### Data extract
++++++++

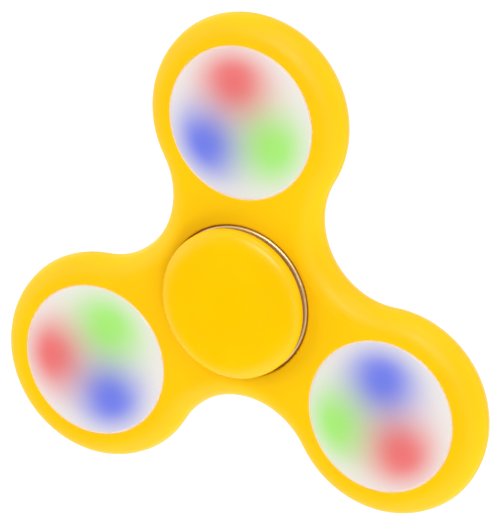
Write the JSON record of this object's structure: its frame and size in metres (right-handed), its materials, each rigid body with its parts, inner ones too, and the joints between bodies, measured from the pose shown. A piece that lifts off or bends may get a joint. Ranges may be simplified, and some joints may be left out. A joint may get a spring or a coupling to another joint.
{
  "type": "fidget spinner",
  "caption": "Lobed finger spinner with a ball bearing hub, dished finger caps and a lamp module with a press button in each lobe.",
  "frame": {"origin": "centre of the hub bearing, on the spin axis at the bearing's middle plane", "axes": "+Z along the spin axis towards the lamp lenses, +Y through the middle of lobe a"},
  "size_m": [0.075, 0.069, 0.013],
  "materials": {
    "body_plastic": "moulded ABS, satin gloss",
    "cap_plastic": "moulded ABS, satin gloss",
    "milky_lens": "milky diffuser",
    "housing_plastic": "moulded",
    "cover_plastic": "moulded, fine texture",
    "button_plastic": "moulded",
    "switch_plastic": "moulded",
    "circuit_board": "solder mask",
    "driver_resin": "epoxy",
    "lamp_red": "clear resin",
    "lamp_blue": "clear resin",
    "lamp_green": "clear resin",
    "contact_brass": "plated spring strip",
    "cell_steel": "nickel plated",
    "screw_steel": "nickel plated",
    "bearing_steel": "ground",
    "shield_steel": "pressed",
    "cage_steel": "pressed",
    "ball_steel": "polished"
  },
  "bodies": {
    "finger_grips": {"inner_race": "bearing_steel", "front_cap": "cap_plastic", "rear_cap": "cap_plastic"},
    "rotor": {"body_shell": "body_plastic", "outer_race": "bearing_steel", "shield_front": "shield_steel", "shield_rear": "shield_steel", "lens_a": "milky_lens", "housing_a": "housing_plastic", "board_a": "circuit_board", "lamp_red_a": "lamp_red", "lamp_blue_a": "lamp_blue", "lamp_green_a": "lamp_green", "driver_a": "driver_resin", "switch_a": "switch_plastic", "contacts_a": "contact_brass", "cells_a": "cell_steel", "cover_a": "cover_plastic", "screws_a": "screw_steel", "lens_b": "milky_lens", "housing_b": "housing_plastic", "board_b": "circuit_board", "lamp_red_b": "lamp_red", "lamp_blue_b": "lamp_blue", "lamp_green_b": "lamp_green", "driver_b": "driver_resin", "switch_b": "switch_plastic", "contacts_b": "contact_brass", "cells_b": "cell_steel", "cover_b": "cover_plastic", "screws_b": "screw_steel", "lens_c": "milky_lens", "housing_c": "housing_plastic", "board_c": "circuit_board", "lamp_red_c": "lamp_red", "lamp_blue_c": "lamp_blue", "lamp_green_c": "lamp_green", "driver_c": "driver_resin", "switch_c": "switch_plastic", "contacts_c": "contact_brass", "cells_c": "cell_steel", "cover_c": "cover_plastic", "screws_c": "screw_steel"},
    "cage": {"cage_front": "cage_steel", "cage_rear": "cage_steel", "cage_rivets": "cage_steel"},
    "ball_1": {"ball_1": "ball_steel"},
    "ball_2": {"ball_2": "ball_steel"},
    "ball_3": {"ball_3": "ball_steel"},
    "ball_4": {"ball_4": "ball_steel"},
    "ball_5": {"ball_5": "ball_steel"},
    "ball_6": {"ball_6": "ball_steel"},
    "ball_7": {"ball_7": "ball_steel"},
    "button_a": {"button_a": "button_plastic"},
    "button_b": {"button_b": "button_plastic"},
    "button_c": {"button_c": "button_plastic"}
  },
  "joints": [
    {"name": "rotor_spin", "type": "hinge", "parent": "finger_grips", "child": "rotor", "pos_m": [0, 0, 0], "axis": [0, 0, 1], "continuous": true},
    {"name": "cage_spin", "type": "hinge", "parent": "finger_grips", "child": "cage", "pos_m": [0, 0, 0], "axis": [0, 0, 1], "continuous": true},
    {"name": "ball_1_spin", "type": "hinge", "parent": "cage", "child": "ball_1", "pos_m": [0.0075, 0, 0], "axis": [0, 0, 1], "continuous": true},
    {"name": "ball_2_spin", "type": "hinge", "parent": "cage", "child": "ball_2", "pos_m": [0.00468, 0.00586, 0], "axis": [0, 0, 1], "continuous": true},
    {"name": "ball_3_spin", "type": "hinge", "parent": "cage", "child": "ball_3", "pos_m": [-0.00167, 0.00731, 0], "axis": [0, 0, 1], "continuous": true},
    {"name": "ball_4_spin", "type": "hinge", "parent": "cage", "child": "ball_4", "pos_m": [-0.00676, 0.00325, 0], "axis": [0, 0, 1], "continuous": true},
    {"name": "ball_5_spin", "type": "hinge", "parent": "cage", "child": "ball_5", "pos_m": [-0.00676, -0.00325, 0], "axis": [0, 0, 1], "continuous": true},
    {"name": "ball_6_spin", "type": "hinge", "parent": "cage", "child": "ball_6", "pos_m": [-0.00167, -0.00731, 0], "axis": [0, 0, 1], "continuous": true},
    {"name": "ball_7_spin", "type": "hinge", "parent": "cage", "child": "ball_7", "pos_m": [0.00468, -0.00586, 0], "axis": [0, 0, 1], "continuous": true},
    {"name": "button_a_press", "type": "slide", "parent": "rotor", "child": "button_a", "axis": [0, 0, 1], "range_m": [0, 0.0004], "stiffness_N_per_m": 2000, "springref_m": -0.0002},
    {"name": "button_b_press", "type": "slide", "parent": "rotor", "child": "button_b", "axis": [0, 0, 1], "range_m": [0, 0.0004], "stiffness_N_per_m": 2000, "springref_m": -0.0002},
    {"name": "button_c_press", "type": "slide", "parent": "rotor", "child": "button_c", "axis": [0, 0, 1], "range_m": [0, 0.0004], "stiffness_N_per_m": 2000, "springref_m": -0.0002}
  ],
  "couplings": [
    {"joint": "cage_spin", "follows": "rotor_spin", "ratio": 0.6323},
    {"joint": "ball_1_spin", "follows": "rotor_spin", "ratio": 1.7573},
    {"joint": "ball_2_spin", "follows": "rotor_spin", "ratio": 1.7573},
    {"joint": "ball_3_spin", "follows": "rotor_spin", "ratio": 1.7573},
    {"joint": "ball_4_spin", "follows": "rotor_spin", "ratio": 1.7573},
    {"joint": "ball_5_spin", "follows": "rotor_spin", "ratio": 1.7573},
    {"joint": "ball_6_spin", "follows": "rotor_spin", "ratio": 1.7573},
    {"joint": "ball_7_spin", "follows": "rotor_spin", "ratio": 1.7573}
  ]
}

++++++++

### What the task asks
Repeat every line of the material exactly as given.

### Finished answer
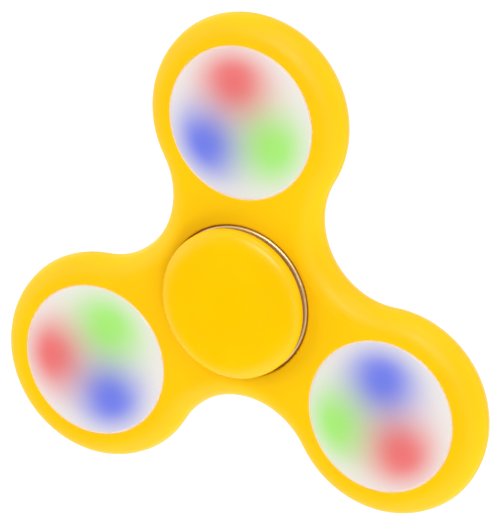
Write the JSON record of this object's structure: its frame and size in metres (right-handed), its materials, each rigid body with its parts, inner ones too, and the joints between bodies, measured from the pose shown. A piece that lifts off or bends may get a joint. Ranges may be simplified, and some joints may be left out. A joint may get a spring or a coupling to another joint.
{
  "type": "fidget spinner",
  "caption": "Lobed finger spinner with a ball bearing hub, dished finger caps and a lamp module with a press button in each lobe.",
  "frame": {"origin": "centre of the hub bearing, on the spin axis at the bearing's middle plane", "axes": "+Z along the spin axis towards the lamp lenses, +Y through the middle of lobe a"},
  "size_m": [0.075, 0.069, 0.013],
  "materials": {
    "body_plastic": "moulded ABS, satin gloss",
    "cap_plastic": "moulded ABS, satin gloss",
    "milky_lens": "milky diffuser",
    "housing_plastic": "moulded",
    "cover_plastic": "moulded, fine texture",
    "button_plastic": "moulded",
    "switch_plastic": "moulded",
    "circuit_board": "solder mask",
    "driver_resin": "epoxy",
    "lamp_red": "clear resin",
    "lamp_blue": "clear resin",
    "lamp_green": "clear resin",
    "contact_brass": "plated spring strip",
    "cell_steel": "nickel plated",
    "screw_steel": "nickel plated",
    "bearing_steel": "ground",
    "shield_steel": "pressed",
    "cage_steel": "pressed",
    "ball_steel": "polished"
  },
  "bodies": {
    "finger_grips": {"inner_race": "bearing_steel", "front_cap": "cap_plastic", "rear_cap": "cap_plastic"},
    "rotor": {"body_shell": "body_plastic", "outer_race": "bearing_steel", "shield_front": "shield_steel", "shield_rear": "shield_steel", "lens_a": "milky_lens", "housing_a": "housing_plastic", "board_a": "circuit_board", "lamp_red_a": "lamp_red", "lamp_blue_a": "lamp_blue", "lamp_green_a": "lamp_green", "driver_a": "driver_resin", "switch_a": "switch_plastic", "contacts_a": "contact_brass", "cells_a": "cell_steel", "cover_a": "cover_plastic", "screws_a": "screw_steel", "lens_b": "milky_lens", "housing_b": "housing_plastic", "board_b": "circuit_board", "lamp_red_b": "lamp_red", "lamp_blue_b": "lamp_blue", "lamp_green_b": "lamp_green", "driver_b": "driver_resin", "switch_b": "switch_plastic", "contacts_b": "contact_brass", "cells_b": "cell_steel", "cover_b": "cover_plastic", "screws_b": "screw_steel", "lens_c": "milky_lens", "housing_c": "housing_plastic", "board_c": "circuit_board", "lamp_red_c": "lamp_red", "lamp_blue_c": "lamp_blue", "lamp_green_c": "lamp_green", "driver_c": "driver_resin", "switch_c": "switch_plastic", "contacts_c": "contact_brass", "cells_c": "cell_steel", "cover_c": "cover_plastic", "screws_c": "screw_steel"},
    "cage": {"cage_front": "cage_steel", "cage_rear": "cage_steel", "cage_rivets": "cage_steel"},
    "ball_1": {"ball_1": "ball_steel"},
    "ball_2": {"ball_2": "ball_steel"},
    "ball_3": {"ball_3": "ball_steel"},
    "ball_4": {"ball_4": "ball_steel"},
    "ball_5": {"ball_5": "ball_steel"},
    "ball_6": {"ball_6": "ball_steel"},
    "ball_7": {"ball_7": "ball_steel"},
    "button_a": {"button_a": "button_plastic"},
    "button_b": {"button_b": "button_plastic"},
    "button_c": {"button_c": "button_plastic"}
  },
  "joints": [
    {"name": "rotor_spin", "type": "hinge", "parent": "finger_grips", "child": "rotor", "pos_m": [0, 0, 0], "axis": [0, 0, 1], "continuous": true},
    {"name": "cage_spin", "type": "hinge", "parent": "finger_grips", "child": "cage", "pos_m": [0, 0, 0], "axis": [0, 0, 1], "continuous": true},
    {"name": "ball_1_spin", "type": "hinge", "parent": "cage", "child": "ball_1", "pos_m": [0.0075, 0, 0], "axis": [0, 0, 1], "continuous": true},
    {"name": "ball_2_spin", "type": "hinge", "parent": "cage", "child": "ball_2", "pos_m": [0.00468, 0.00586, 0], "axis": [0, 0, 1], "continuous": true},
    {"name": "ball_3_spin", "type": "hinge", "parent": "cage", "child": "ball_3", "pos_m": [-0.00167, 0.00731, 0], "axis": [0, 0, 1], "continuous": true},
    {"name": "ball_4_spin", "type": "hinge", "parent": "cage", "child": "ball_4", "pos_m": [-0.00676, 0.00325, 0], "axis": [0, 0, 1], "continuous": true},
    {"name": "ball_5_spin", "type": "hinge", "parent": "cage", "child": "ball_5", "pos_m": [-0.00676, -0.00325, 0], "axis": [0, 0, 1], "continuous": true},
    {"name": "ball_6_spin", "type": "hinge", "parent": "cage", "child": "ball_6", "pos_m": [-0.00167, -0.00731, 0], "axis": [0, 0, 1], "continuous": true},
    {"name": "ball_7_spin", "type": "hinge", "parent": "cage", "child": "ball_7", "pos_m": [0.00468, -0.00586, 0], "axis": [0, 0, 1], "continuous": true},
    {"name": "button_a_press", "type": "slide", "parent": "rotor", "child": "button_a", "axis": [0, 0, 1], "range_m": [0, 0.0004], "stiffness_N_per_m": 2000, "springref_m": -0.0002},
    {"name": "button_b_press", "type": "slide", "parent": "rotor", "child": "button_b", "axis": [0, 0, 1], "range_m": [0, 0.0004], "stiffness_N_per_m": 2000, "springref_m": -0.0002},
    {"name": "button_c_press", "type": "slide", "parent": "rotor", "child": "button_c", "axis": [0, 0, 1], "range_m": [0, 0.0004], "stiffness_N_per_m": 2000, "springref_m": -0.0002}
  ],
  "couplings": [
    {"joint": "cage_spin", "follows": "rotor_spin", "ratio": 0.6323},
    {"joint": "ball_1_spin", "follows": "rotor_spin", "ratio": 1.7573},
    {"joint": "ball_2_spin", "follows": "rotor_spin", "ratio": 1.7573},
    {"joint": "ball_3_spin", "follows": "rotor_spin", "ratio": 1.7573},
    {"joint": "ball_4_spin", "follows": "rotor_spin", "ratio": 1.7573},
    {"joint": "ball_5_spin", "follows": "rotor_spin", "ratio": 1.7573},
    {"joint": "ball_6_spin", "follows": "rotor_spin", "ratio": 1.7573},
    {"joint": "ball_7_spin", "follows": "rotor_spin", "ratio": 1.7573}
  ]
}